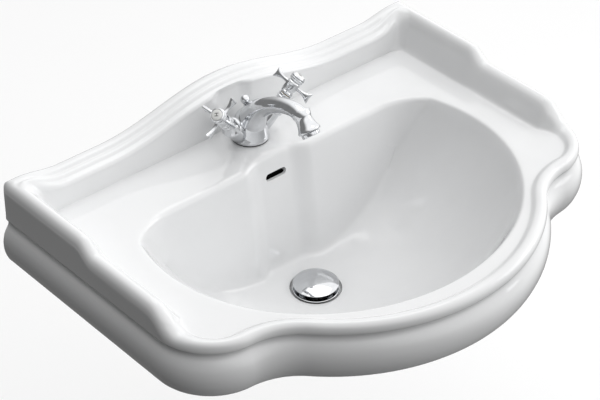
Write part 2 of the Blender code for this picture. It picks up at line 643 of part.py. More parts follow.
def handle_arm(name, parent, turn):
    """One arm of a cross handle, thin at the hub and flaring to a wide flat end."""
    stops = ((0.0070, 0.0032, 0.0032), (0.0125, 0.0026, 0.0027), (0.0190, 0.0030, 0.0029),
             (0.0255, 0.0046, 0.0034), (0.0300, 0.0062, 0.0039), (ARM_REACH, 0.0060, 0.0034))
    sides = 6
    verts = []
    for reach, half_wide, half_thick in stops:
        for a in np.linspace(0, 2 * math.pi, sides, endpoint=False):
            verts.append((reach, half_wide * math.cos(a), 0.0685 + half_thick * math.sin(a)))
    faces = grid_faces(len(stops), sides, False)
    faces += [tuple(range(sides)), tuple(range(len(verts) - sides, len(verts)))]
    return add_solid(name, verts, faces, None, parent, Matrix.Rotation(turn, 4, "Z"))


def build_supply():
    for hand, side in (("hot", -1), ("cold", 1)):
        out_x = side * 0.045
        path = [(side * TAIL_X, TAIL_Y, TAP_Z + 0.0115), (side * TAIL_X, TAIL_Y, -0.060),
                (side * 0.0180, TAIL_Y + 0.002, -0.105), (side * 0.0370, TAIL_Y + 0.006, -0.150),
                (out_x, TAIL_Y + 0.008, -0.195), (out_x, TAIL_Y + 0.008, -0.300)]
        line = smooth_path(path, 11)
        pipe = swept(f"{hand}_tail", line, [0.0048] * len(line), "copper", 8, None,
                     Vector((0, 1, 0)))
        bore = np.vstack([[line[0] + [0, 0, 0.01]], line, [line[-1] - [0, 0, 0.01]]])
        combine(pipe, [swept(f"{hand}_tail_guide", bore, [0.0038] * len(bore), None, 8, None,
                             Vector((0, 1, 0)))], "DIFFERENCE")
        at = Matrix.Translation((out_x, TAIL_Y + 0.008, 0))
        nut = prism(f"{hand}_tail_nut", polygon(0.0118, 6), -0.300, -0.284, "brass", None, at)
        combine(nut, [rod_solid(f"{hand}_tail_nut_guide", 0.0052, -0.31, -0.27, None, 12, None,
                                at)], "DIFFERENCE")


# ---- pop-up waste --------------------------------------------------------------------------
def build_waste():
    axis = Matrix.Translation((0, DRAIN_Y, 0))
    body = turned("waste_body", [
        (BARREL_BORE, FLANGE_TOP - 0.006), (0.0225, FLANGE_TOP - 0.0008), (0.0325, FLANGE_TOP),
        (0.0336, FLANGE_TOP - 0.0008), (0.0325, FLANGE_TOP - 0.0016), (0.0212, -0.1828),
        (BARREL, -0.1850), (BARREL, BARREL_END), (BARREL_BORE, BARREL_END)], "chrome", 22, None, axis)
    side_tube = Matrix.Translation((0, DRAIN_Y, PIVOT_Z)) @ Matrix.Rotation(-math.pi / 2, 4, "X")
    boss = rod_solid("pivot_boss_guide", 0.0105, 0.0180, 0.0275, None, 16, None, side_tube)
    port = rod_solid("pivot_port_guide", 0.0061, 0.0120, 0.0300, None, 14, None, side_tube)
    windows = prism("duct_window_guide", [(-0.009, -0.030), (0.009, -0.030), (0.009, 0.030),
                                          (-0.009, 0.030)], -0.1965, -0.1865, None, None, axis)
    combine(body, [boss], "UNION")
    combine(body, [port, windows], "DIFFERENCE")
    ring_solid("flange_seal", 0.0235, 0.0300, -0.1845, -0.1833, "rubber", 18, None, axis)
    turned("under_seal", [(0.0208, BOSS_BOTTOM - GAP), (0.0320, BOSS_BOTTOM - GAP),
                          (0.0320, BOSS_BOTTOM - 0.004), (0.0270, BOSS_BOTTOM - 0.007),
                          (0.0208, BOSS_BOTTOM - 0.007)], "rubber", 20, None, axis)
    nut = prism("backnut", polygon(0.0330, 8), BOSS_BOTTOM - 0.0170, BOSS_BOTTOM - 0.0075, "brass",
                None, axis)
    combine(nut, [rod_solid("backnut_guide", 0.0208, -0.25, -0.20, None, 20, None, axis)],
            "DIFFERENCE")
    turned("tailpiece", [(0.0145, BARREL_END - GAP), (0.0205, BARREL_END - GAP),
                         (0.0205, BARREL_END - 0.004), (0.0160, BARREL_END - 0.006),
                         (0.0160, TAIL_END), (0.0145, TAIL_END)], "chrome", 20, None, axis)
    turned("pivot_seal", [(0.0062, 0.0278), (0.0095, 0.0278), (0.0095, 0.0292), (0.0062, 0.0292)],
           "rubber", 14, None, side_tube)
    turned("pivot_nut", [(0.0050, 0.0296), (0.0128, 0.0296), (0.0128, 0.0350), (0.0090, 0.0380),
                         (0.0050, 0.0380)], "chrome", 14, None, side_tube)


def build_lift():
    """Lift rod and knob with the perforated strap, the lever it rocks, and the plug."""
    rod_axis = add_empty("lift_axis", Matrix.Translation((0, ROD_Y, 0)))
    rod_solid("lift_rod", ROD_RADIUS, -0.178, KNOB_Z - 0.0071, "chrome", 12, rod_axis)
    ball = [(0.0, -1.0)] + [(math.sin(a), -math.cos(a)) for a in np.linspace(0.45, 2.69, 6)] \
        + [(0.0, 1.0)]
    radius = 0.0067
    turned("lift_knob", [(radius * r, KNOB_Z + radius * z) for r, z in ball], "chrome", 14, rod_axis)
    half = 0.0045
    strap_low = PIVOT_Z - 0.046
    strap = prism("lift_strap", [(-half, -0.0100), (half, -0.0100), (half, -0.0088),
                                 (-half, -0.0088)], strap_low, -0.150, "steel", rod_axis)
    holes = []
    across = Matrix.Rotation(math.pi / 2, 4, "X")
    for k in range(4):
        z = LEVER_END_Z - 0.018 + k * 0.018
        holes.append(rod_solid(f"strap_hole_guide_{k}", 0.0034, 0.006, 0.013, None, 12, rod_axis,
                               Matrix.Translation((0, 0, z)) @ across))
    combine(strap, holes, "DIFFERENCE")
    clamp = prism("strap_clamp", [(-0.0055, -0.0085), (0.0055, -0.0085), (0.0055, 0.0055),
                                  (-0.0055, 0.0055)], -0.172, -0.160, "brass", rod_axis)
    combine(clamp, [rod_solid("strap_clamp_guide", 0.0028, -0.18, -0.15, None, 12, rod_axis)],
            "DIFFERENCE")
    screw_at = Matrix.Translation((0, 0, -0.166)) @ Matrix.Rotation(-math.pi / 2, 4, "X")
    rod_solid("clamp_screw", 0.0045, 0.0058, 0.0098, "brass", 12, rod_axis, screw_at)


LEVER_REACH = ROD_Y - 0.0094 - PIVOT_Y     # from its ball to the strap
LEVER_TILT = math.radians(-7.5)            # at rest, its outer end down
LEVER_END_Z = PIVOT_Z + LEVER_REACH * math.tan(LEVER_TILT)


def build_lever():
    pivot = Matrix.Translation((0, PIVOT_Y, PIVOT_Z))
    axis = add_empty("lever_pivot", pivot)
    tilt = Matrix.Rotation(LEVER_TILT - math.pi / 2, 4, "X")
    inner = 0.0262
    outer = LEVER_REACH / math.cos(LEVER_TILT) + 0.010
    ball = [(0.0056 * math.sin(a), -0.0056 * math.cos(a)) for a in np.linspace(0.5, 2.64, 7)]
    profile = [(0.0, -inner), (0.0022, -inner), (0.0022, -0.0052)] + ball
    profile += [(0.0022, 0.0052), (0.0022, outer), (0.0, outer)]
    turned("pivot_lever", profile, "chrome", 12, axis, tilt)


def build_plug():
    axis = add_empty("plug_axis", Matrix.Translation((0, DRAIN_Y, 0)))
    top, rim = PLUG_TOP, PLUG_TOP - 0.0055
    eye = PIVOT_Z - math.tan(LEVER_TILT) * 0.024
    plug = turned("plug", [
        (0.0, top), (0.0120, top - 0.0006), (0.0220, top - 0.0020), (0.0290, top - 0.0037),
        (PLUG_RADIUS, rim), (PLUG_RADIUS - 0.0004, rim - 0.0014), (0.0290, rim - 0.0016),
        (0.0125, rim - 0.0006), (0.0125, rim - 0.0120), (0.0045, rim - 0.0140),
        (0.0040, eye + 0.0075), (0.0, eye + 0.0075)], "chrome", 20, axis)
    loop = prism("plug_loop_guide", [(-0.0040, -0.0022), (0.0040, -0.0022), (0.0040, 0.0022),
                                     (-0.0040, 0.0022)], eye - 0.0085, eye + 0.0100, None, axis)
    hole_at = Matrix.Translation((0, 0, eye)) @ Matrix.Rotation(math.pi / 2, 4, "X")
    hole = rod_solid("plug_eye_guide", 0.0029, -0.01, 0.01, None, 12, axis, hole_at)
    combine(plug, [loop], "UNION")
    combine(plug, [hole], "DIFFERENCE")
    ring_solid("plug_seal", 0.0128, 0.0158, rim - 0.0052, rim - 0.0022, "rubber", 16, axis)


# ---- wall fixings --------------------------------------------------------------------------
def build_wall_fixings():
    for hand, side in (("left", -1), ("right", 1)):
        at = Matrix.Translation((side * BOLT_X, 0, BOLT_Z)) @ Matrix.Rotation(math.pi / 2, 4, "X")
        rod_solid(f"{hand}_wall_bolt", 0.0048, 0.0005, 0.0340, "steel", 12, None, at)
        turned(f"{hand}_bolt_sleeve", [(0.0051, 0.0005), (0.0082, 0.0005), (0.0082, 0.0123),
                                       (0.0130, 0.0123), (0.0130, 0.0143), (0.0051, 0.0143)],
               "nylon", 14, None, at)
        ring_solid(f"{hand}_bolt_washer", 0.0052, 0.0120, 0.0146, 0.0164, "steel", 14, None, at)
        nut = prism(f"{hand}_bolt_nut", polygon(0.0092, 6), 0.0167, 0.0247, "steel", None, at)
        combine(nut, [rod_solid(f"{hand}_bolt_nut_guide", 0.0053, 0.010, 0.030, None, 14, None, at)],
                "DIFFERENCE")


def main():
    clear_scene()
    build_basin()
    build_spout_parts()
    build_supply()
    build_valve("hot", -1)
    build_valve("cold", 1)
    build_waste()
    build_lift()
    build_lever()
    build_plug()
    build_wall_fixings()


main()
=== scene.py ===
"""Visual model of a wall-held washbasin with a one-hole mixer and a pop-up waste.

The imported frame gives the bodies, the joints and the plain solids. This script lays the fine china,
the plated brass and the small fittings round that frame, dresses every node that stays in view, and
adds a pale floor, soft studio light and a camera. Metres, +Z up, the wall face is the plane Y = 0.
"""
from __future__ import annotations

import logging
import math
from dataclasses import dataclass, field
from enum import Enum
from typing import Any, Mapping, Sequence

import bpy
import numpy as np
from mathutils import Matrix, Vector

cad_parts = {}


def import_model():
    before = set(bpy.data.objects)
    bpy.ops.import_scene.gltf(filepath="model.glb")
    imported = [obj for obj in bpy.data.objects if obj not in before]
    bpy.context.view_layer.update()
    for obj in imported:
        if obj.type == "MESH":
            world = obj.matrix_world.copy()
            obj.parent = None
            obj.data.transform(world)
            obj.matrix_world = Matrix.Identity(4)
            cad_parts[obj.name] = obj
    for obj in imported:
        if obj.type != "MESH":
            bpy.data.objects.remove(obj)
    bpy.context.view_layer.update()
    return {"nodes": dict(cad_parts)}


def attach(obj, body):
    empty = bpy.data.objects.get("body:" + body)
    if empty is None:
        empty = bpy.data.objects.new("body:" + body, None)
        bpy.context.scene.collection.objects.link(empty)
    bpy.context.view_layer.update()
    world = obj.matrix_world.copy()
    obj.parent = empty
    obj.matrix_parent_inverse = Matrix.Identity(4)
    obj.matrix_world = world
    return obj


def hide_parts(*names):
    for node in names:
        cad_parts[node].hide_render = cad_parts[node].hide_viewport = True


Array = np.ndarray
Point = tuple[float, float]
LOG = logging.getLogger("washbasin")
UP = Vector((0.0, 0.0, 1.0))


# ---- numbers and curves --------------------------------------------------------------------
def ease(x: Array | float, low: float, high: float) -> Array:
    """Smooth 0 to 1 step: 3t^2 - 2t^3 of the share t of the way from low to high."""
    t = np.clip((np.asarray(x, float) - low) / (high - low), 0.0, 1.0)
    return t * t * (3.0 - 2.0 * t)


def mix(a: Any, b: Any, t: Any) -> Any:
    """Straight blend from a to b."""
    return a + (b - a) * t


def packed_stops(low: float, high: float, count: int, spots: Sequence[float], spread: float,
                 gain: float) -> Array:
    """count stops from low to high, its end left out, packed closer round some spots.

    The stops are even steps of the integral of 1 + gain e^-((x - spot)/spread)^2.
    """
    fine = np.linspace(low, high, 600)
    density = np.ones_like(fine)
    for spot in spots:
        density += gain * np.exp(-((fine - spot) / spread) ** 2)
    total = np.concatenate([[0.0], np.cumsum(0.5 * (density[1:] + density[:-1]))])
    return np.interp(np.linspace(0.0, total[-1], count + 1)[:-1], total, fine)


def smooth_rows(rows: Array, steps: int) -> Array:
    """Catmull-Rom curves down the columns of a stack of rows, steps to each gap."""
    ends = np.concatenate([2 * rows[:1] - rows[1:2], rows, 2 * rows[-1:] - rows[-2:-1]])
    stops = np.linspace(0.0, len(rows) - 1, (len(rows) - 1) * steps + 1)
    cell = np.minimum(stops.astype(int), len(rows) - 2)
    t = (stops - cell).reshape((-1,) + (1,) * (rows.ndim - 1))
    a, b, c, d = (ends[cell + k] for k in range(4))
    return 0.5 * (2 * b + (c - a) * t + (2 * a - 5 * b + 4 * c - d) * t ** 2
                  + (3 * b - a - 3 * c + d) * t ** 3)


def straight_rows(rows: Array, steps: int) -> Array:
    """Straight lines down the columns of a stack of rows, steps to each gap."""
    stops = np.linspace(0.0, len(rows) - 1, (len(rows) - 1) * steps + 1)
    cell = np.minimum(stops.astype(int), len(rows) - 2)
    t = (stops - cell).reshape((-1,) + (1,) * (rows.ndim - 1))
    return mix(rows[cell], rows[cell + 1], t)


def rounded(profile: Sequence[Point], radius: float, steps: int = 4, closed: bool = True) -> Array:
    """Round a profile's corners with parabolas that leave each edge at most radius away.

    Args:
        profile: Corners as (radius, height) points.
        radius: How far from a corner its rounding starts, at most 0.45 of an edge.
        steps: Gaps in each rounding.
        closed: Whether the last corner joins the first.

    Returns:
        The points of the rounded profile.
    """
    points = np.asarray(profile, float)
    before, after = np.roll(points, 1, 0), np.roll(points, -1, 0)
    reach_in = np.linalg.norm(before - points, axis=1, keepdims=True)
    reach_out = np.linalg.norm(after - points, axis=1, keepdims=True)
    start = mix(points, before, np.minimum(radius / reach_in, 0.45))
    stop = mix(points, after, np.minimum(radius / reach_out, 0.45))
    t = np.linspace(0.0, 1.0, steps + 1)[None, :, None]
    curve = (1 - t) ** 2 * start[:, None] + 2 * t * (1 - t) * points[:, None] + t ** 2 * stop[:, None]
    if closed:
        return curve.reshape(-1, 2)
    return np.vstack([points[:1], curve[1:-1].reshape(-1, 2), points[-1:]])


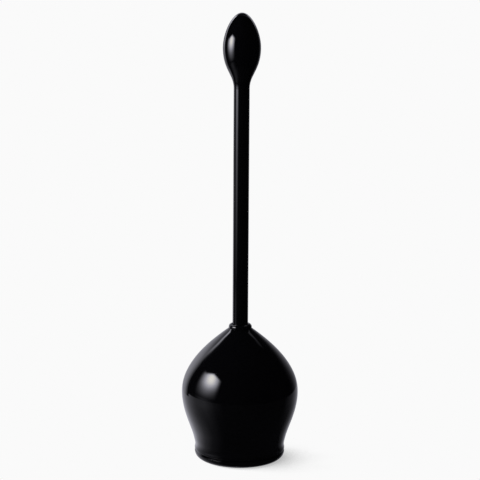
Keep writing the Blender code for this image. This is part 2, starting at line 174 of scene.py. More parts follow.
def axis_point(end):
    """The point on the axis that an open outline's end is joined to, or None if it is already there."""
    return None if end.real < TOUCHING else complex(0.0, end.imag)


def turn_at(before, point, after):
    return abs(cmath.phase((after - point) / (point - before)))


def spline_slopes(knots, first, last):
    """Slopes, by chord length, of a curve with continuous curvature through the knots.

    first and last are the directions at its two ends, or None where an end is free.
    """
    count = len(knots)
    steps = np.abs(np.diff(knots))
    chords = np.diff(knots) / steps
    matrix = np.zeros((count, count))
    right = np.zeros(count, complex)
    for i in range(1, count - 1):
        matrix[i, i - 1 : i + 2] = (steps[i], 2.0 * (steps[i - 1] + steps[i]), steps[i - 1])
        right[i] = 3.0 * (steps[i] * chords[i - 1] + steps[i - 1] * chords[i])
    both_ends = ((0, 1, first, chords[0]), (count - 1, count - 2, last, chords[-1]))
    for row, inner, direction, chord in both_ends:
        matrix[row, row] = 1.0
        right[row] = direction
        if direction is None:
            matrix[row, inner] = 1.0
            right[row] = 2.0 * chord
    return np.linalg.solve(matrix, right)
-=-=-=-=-
* WHAT YOU ARE ASKED TO DO:
In the listing above, find the line with "# ---- wall fixings" and the line with "bpy.data.objects.remove(obj)", then print exactly those lines and every line between them.

* FULL RESPONSE:
# ---- wall fixings --------------------------------------------------------------------------
def build_wall_fixings():
    for hand, side in (("left", -1), ("right", 1)):
        at = Matrix.Translation((side * BOLT_X, 0, BOLT_Z)) @ Matrix.Rotation(math.pi / 2, 4, "X")
        rod_solid(f"{hand}_wall_bolt", 0.0048, 0.0005, 0.0340, "steel", 12, None, at)
        turned(f"{hand}_bolt_sleeve", [(0.0051, 0.0005), (0.0082, 0.0005), (0.0082, 0.0123),
                                       (0.0130, 0.0123), (0.0130, 0.0143), (0.0051, 0.0143)],
               "nylon", 14, None, at)
        ring_solid(f"{hand}_bolt_washer", 0.0052, 0.0120, 0.0146, 0.0164, "steel", 14, None, at)
        nut = prism(f"{hand}_bolt_nut", polygon(0.0092, 6), 0.0167, 0.0247, "steel", None, at)
        combine(nut, [rod_solid(f"{hand}_bolt_nut_guide", 0.0053, 0.010, 0.030, None, 14, None, at)],
                "DIFFERENCE")


def main():
    clear_scene()
    build_basin()
    build_spout_parts()
    build_supply()
    build_valve("hot", -1)
    build_valve("cold", 1)
    build_waste()
    build_lift()
    build_lever()
    build_plug()
    build_wall_fixings()


main()
=== scene.py ===
"""Visual model of a wall-held washbasin with a one-hole mixer and a pop-up waste.

The imported frame gives the bodies, the joints and the plain solids. This script lays the fine china,
the plated brass and the small fittings round that frame, dresses every node that stays in view, and
adds a pale floor, soft studio light and a camera. Metres, +Z up, the wall face is the plane Y = 0.
"""
from __future__ import annotations

import logging
import math
from dataclasses import dataclass, field
from enum import Enum
from typing import Any, Mapping, Sequence

import bpy
import numpy as np
from mathutils import Matrix, Vector

cad_parts = {}


def import_model():
    before = set(bpy.data.objects)
    bpy.ops.import_scene.gltf(filepath="model.glb")
    imported = [obj for obj in bpy.data.objects if obj not in before]
    bpy.context.view_layer.update()
    for obj in imported:
        if obj.type == "MESH":
            world = obj.matrix_world.copy()
            obj.parent = None
            obj.data.transform(world)
            obj.matrix_world = Matrix.Identity(4)
            cad_parts[obj.name] = obj
    for obj in imported:
        if obj.type != "MESH":
            bpy.data.objects.remove(obj)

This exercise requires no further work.